Portland interior designer Jeanne Handy saw her role as “Gary’s editor” — “he has such a great eye. I was just moving him to this or that.” When it came to furniture, “this or that” meant mid-century pieces, such as Saarinen Executive dining chairs and Bacco kitchen counter stools, both in white leather, and antiques like a 19th-century Swedish Gustavian sideboard in the dining area. Handy also introduced Foster to local sources, including Portland’s Angela Adams for a futuristic ash living room sideboard and Westbrook’s Campfire Studio for marbleized porcelain dinnerware.

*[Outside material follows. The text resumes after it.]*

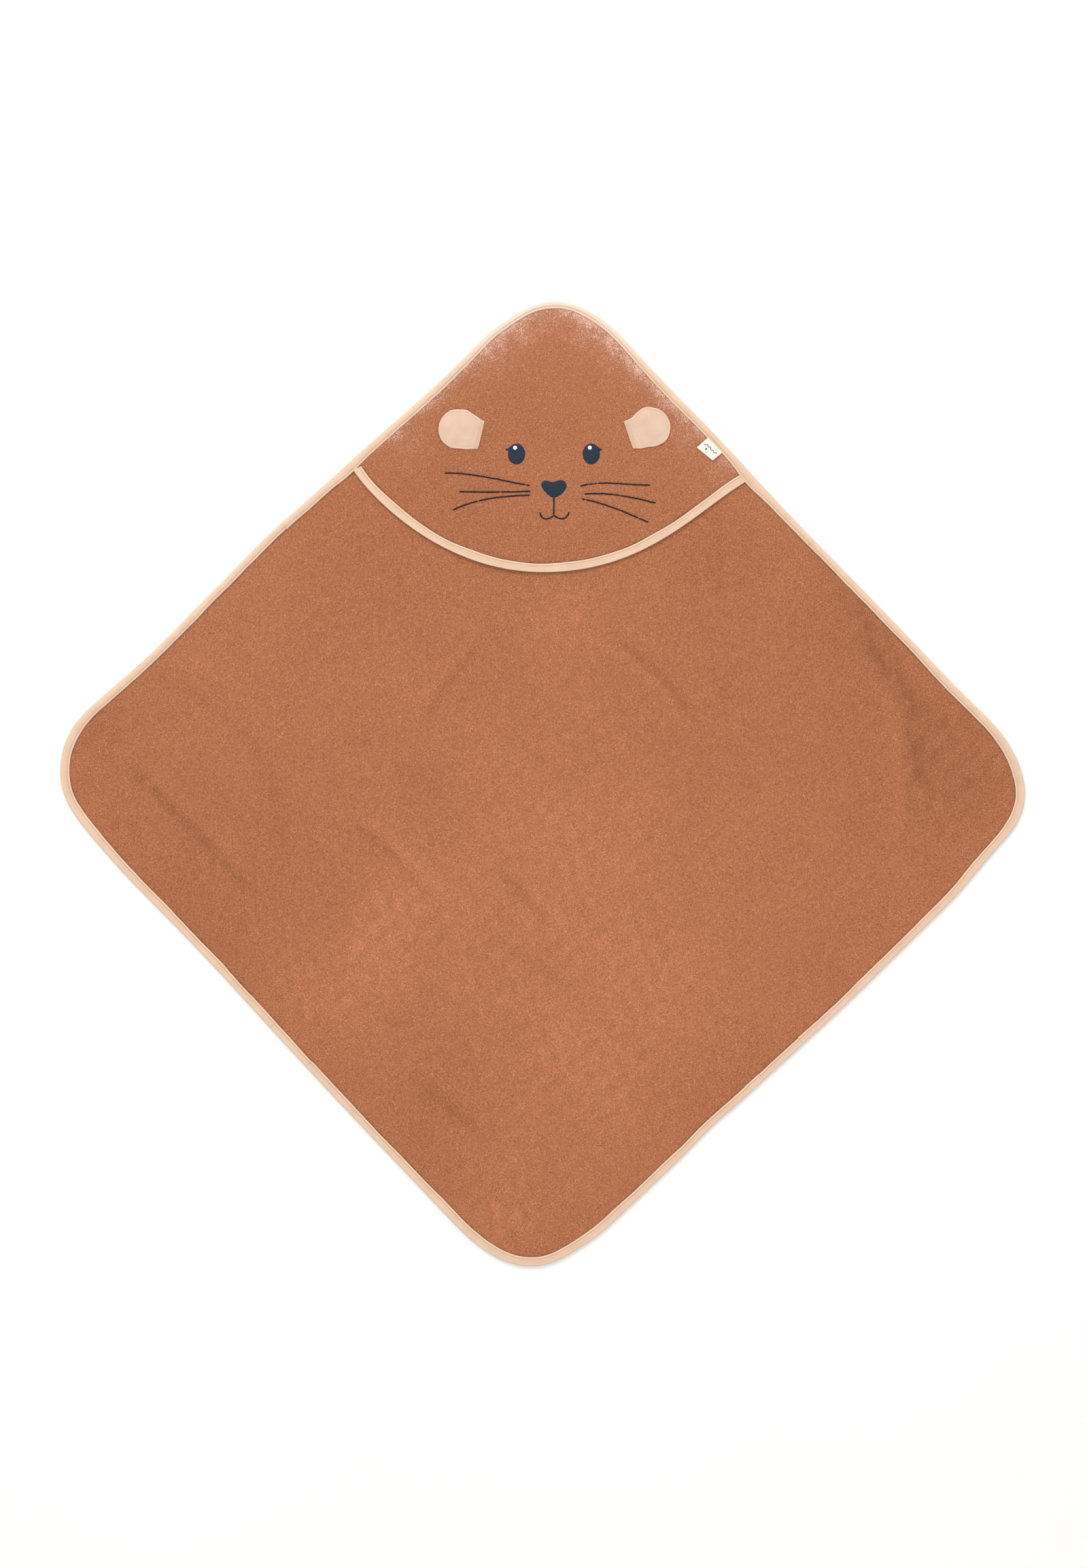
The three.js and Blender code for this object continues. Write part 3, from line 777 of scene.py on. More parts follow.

“I am a big fan of one real star in a room,” Handy says. “When there are several stars, it gets confusing.” In the living room, the “luminary” is a pair of vintage wing chairs, reupholstered in indigo Kravet fabric with a constellation-like pattern. In one of the two guest rooms, it’s a teal upholstered bed with a trapezoidal headboard. And in the new screened porch off the living room, finished in a palette that blends with the outdoors, “the star is really the view,” Handy says. Even so, juxtaposed with pieces such as a diamond-patterned wing chair and spherical basket pendant, there are plenty of striking planets in its orbit.

ABOVE A guest bedroom for Foster’s Texan mother pays tribute to her state with a tinted black-and-white photograph by Bob Wade titled Hat’s Off. Antique terra-cotta lamps frame a Design Within Reach bed piled with linens from Portland’s Always PiperWorks by part-time Mainers Frank Mason and Alex Katz pop against ivory walls in the living room and stairwell; the club chair and grandfather clock are from BDDW. In the kitchen, Douglas fir cabinetry by Brunswick’s Fiddlehead Designs contrasts with Caesarstone countertops and an Imperial Danby marble island top.